Adding NSX Distributed IDS/IPS to Cloud Foundation environments will provide intrusion detection on many difference services to offer deeper visibility as well as enable advanced filtering to be applied to every hop of the application to reduce any blind spots.
In an interview with CRN last year, VMware CEO Pat Gelsinger said VMware has the ability to take the security market by storm.
“We have two assets that nobody else on the planet has. We have the VM. We’re building this intrinsically into the VM. A lot of problem with a lot of security today is they end up being agents that you add into the guest environment. If you’re an attacker, the first thing you do is turn off the agents. Right? Those techniques of turning off the agents or spoofing the agents, there’s probably 100 free kits you can download to do that. The VM can’t be turned off. This sits as a capability inside of the VM,” said Genslinger.
“[Then] with our NSX, I now have an enforcer point, where you can see the network traffic and see all of it from an application-centric [point of view]. So the VM is handing traffic into NSX and then to the microsegments -- there’s nothing else sitting in-between that. You don’t have to hairpin to some remote firewall or some other service. You have that explicit point right at connectivity into the networking layer that either gives you visibility of all traffic coming in or enforcement of traffic going out,” said Gelsinger. “Those are two very powerful points that we don’t think anybody else is anywhere close to us in being able to do those two things for very fundamental, technical and market-based reasons.”
VMware made a huge splash in the security market in October with the acquisition of endpoint security leader Carbon Black for a value of $2.1 billion.
In addition to the new security features on VMware Cloud Foundation announced at the RSA 2020 conference, the Palo Alto, Calif.-based company launched new capabilities for the VMware Carbon Black Cloud.
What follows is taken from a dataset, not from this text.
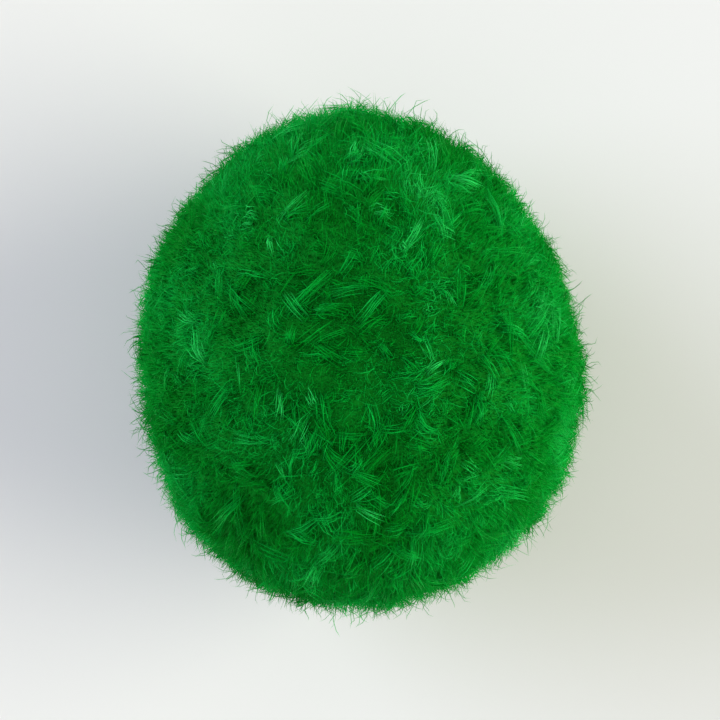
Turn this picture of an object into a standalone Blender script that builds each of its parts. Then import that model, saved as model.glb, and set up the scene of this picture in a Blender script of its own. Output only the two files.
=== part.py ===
"""A yarn pom pom: cut yarn bound at its middle and trimmed to an uneven ball.

The ball lies on the floor, the plane z = 0, with the origin at the middle of its
small flat spot. Its yarn stands in locks, which run from the bound middle to the
trimmed surface and stand apart from each other all the way down to it.
"""

import math
import random

import bmesh
import bpy
from mathutils import Vector, noise

MM = 0.001

# The ball over its trimmed ends, before its bulges and pressed places
WIDTH = 25.4 * MM
LENGTH = 28.4 * MM
HEIGHT = 24.6 * MM
REST_RADIUS = 4.5 * MM

# Where the ball bulges or is pressed flatter.
# Azimuth is counted from +X towards +Y and elevation from the horizon up.
SWELLS = (
    # azimuth, elevation, rise, spread
    (38.0, 5.0, -0.65 * MM, 26.0),
    (322.0, -5.0, 0.60 * MM, 28.0),
    (236.0, 5.0, 0.40 * MM, 26.0),
    (118.0, 0.0, 0.25 * MM, 24.0),
    (186.0, -20.0, -0.30 * MM, 24.0),
    (70.0, 50.0, -0.30 * MM, 22.0),
    (250.0, 52.0, 0.25 * MM, 24.0),
    (0.0, 90.0, -0.25 * MM, 20.0),
)

# The locks, which share the sphere round the bound middle: each of an icosahedron's
# twenty faces falls into three kites, and each kite into four locks
KITE_DIVISIONS = 2
LOCKS = 20 * 3 * 4
LOCK_ANGLE = math.sqrt(4 * math.pi / LOCKS)
ROOT_REACH = 0.50

# Each lock's sections beyond its root, as the reach towards the surface and the width
# against the place that the lock has there, for a free lock and for one on the floor
SECTIONS = (
    # reach, free width, resting width
    (0.66, 0.93, 0.93),
    (0.82, 0.94, 0.94),
    (0.92, 0.86, 0.92),
    (0.968, 0.61, 0.86),
    (1.0, 0.22, 0.74),
)

# How unevenly the locks are placed, cut and bent
PLACE_SPREAD = 0.17 * LOCK_ANGLE
SHORTEST_LOCK = 0.965
TIP_SHIFT = 0.12 * LOCK_ANGLE
CURL = math.radians(3.2)
CURL_WAVES = 1.9
SEED = 7

# Locks that point down more steeply than this keep to their even places
EVEN_BELOW = -0.80
UNEVEN_ABOVE = -0.45

GREEN = (0.004, 0.155, 0.013, 1.0)
ROUGHNESS = 0.9

# What is nearer the floor than this lies right on it
FLOOR_ROUNDING = 0.0001 * MM

# The ball's middle is as high as leaves the flat spot its radius
MEAN_HALF_WIDTH = (WIDTH + LENGTH) / 4
SAG = math.sqrt(1 - (REST_RADIUS / MEAN_HALF_WIDTH) ** 2)
HALF_HEIGHT = HEIGHT / (1 + SAG)
CENTRE = Vector((0.0, 0.0, HEIGHT - HALF_HEIGHT))
HALF_SIZES = (WIDTH / 2, LENGTH / 2, HALF_HEIGHT)


def clear_scene():
    for obj in list(bpy.data.objects):
        bpy.data.objects.remove(obj)


def towards(azimuth, elevation):
    """The unit vector at these angles, in degrees."""
    turn = math.radians(azimuth)
    rise = math.radians(elevation)
    return Vector((math.cos(rise) * math.cos(turn), math.cos(rise) * math.sin(turn), math.sin(rise)))


def unevenness(direction):
    """0 for locks that stand on the floor, rising to 1 for those clear of it."""
    share = (direction.z - EVEN_BELOW) / (UNEVEN_ABOVE - EVEN_BELOW)
    share = min(max(share, 0.0), 1.0)
    return share * share * (3 - 2 * share)


def untrimmed_radius(direction):
    """From the middle to the ball's surface, as if there were no floor."""
    radius = 1 / math.sqrt(sum((direction[i] / HALF_SIZES[i]) ** 2 for i in range(3)))
    for azimuth, elevation, rise, spread in SWELLS:
        angle = math.degrees(direction.angle(towards(azimuth, elevation)))
        radius += rise * math.exp(-((angle / spread) ** 2))
    return radius


def floor_radius(direction):
    """From the middle to the floor, or no limit for a direction that misses it."""
    return CENTRE.z / -direction.z if direction.z < 0 else math.inf


def surface_radius(direction):
    return min(untrimmed_radius(direction), floor_radius(direction))


def curled(direction, reach):
    """A direction bent sideways, more and more towards the lock's tip."""
    bend = CURL * unevenness(direction) * (reach - ROOT_REACH) / (1 - ROOT_REACH)
    wave = noise.noise_vector(direction * CURL_WAVES)
    sideways = wave - direction * wave.dot(direction)
    return (direction + sideways * bend).normalized()


def lock_places(rng):
    """A sphere of radius 1 in four-sided faces, one for each lock, with one right at the bottom."""
    bpy.ops.mesh.primitive_ico_sphere_add(subdivisions=1, radius=1)
    cage = bpy.context.object
    divide = cage.modifiers.new("kites", "SUBSURF")
    divide.subdivision_type = "SIMPLE"
    divide.levels = KITE_DIVISIONS
    divide.render_levels = KITE_DIVISIONS
    divided = cage.evaluated_get(bpy.context.evaluated_depsgraph_get())
    bm = bmesh.new()
    bm.from_mesh(divided.to_mesh())
    bpy.data.objects.remove(cage)
    for vert in bm.verts:
        vert.co.normalize()
    lowest = min((face.calc_center_median().normalized() for face in bm.faces), key=lambda c: c.z)
    turn = lowest.rotation_difference(Vector((0, 0, -1)))
    for vert in bm.verts:
        even = turn @ vert.co
        step = Vector([rng.uniform(-1, 1) for _ in range(3)]) * PLACE_SPREAD
        vert.co = (even + step * unevenness(even)).normalized()
    return bm


def width_at(section, resting):
    """A lock's width against its place, all of which it fills at its root."""
    if section < 0:
        return 1.0
    _, free_width, resting_width = SECTIONS[section]
    return resting_width if resting else free_width


def extend_lock(face, section):
    """Moves a lock's newest end out to this section of it."""
    directions = [vert.co.normalized() for vert in face.verts]
    middle = sum(directions, Vector()).normalized()
    resting = untrimmed_radius(middle) >= floor_radius(middle)
    narrowing = width_at(section, resting) / width_at(section - 1, resting)
    reach = SECTIONS[section][0]
    for vert, direction in zip(face.verts, directions):
        vert.co = (middle + (direction - middle) * narrowing).normalized() * reach


def trim_lock(tip, rng):
    """Cuts a lock a little short and sets its tip sideways, except on the floor."""
    uneven = unevenness(tip.calc_center_median().normalized())
    reach = 1 - (1 - SHORTEST_LOCK) * uneven * rng.random()
    shift = Vector([rng.uniform(-1, 1) for _ in range(3)]) * TIP_SHIFT * uneven
    for vert in tip.verts:
        vert.co = (vert.co.normalized() + shift).normalized() * reach


def placed(vert):
    """The real place of a point of the pile, which was shaped in a ball of radius 1."""
    reach = vert.co.length
    direction = curled(vert.co.normalized(), reach)
    place = CENTRE + direction * (reach * surface_radius(direction))
    if abs(place.z) < FLOOR_ROUNDING:
        place.z = 0.0
    return place


def pile_mesh():
    """All the locks, fused at their roots, the same ones each time."""
    rng = random.Random(SEED)
    noise.seed_set(SEED)
    bm = lock_places(rng)
    for vert in bm.verts:
        vert.co *= ROOT_REACH
    ends = bm.faces[:]
    for section in range(len(SECTIONS)):
        ends = bmesh.ops.extrude_discrete_faces(bm, faces=ends)["faces"]
        for face in ends:
            extend_lock(face, section)
    for tip in ends:
        trim_lock(tip, rng)
    for vert in bm.verts:
        vert.co = placed(vert)
    mesh = bpy.data.meshes.new("pile")
    bm.to_mesh(mesh)
    bm.free()
    return mesh


def yarn_material():
    material = bpy.data.materials.new("green_yarn")
    material.use_nodes = True
    shader = material.node_tree.nodes["Principled BSDF"]
    shader.inputs["Base Color"].default_value = GREEN
    shader.inputs["Roughness"].default_value = ROUGHNESS
    shader.inputs["Metallic"].default_value = 0.0
    return material


def build():
    clear_scene()
    collection = bpy.data.collections.new("Yarn pom pom")
    bpy.context.scene.collection.children.link(collection)
    pile = bpy.data.objects.new("pile", pile_mesh())
    pile.data.materials.append(yarn_material())
    collection.objects.link(pile)


build()
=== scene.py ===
"""A green yarn pom pom on a pale floor, seen from straight above.

The tips of the pile's locks give the ball its outer form. They are smoothed into one
trimmed surface, and the fibres of the pile grow out to it from a matted inside.
"""

import math

import bpy
import numpy as np
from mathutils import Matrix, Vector, noise
from mathutils.bvhtree import BVHTree


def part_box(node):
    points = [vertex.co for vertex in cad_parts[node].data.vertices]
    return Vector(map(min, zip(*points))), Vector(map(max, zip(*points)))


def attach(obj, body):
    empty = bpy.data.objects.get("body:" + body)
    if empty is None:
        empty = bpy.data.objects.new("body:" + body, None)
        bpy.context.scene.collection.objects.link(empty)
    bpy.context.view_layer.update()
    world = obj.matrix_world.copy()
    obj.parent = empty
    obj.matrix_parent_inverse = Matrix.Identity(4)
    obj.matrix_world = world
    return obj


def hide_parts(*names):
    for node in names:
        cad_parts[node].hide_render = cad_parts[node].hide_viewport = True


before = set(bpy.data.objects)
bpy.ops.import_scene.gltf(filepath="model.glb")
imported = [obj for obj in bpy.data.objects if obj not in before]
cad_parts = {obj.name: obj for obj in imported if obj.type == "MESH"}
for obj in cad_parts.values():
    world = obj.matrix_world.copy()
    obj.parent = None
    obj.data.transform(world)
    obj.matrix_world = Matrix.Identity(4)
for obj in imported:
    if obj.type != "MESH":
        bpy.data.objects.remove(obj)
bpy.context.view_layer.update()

MM = 0.001
LOW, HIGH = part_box("pile")
MIDDLE = np.array([0.0, 0.0, (LOW.z + HIGH.z) / 2])
BALL_RADIUS = (HIGH - LOW).length / (2 * math.sqrt(3))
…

VMware introduced automated correlation with MITRE ATT&CK framework Technique IDs -- a which is a list of common tactics, techniques, and procedures -- built into the VMware Carbon Black Cloud, allowing customers to discover potential threats and identify areas of improvements. Additionally, VMware Carbon Black will be adding malware prevention capabilities for Linux machines to enable customers to migrate away from other endpoint prevention solutions specific to Linux.
The RSA 2020 conference in San Francisco runs Feb. 24-28.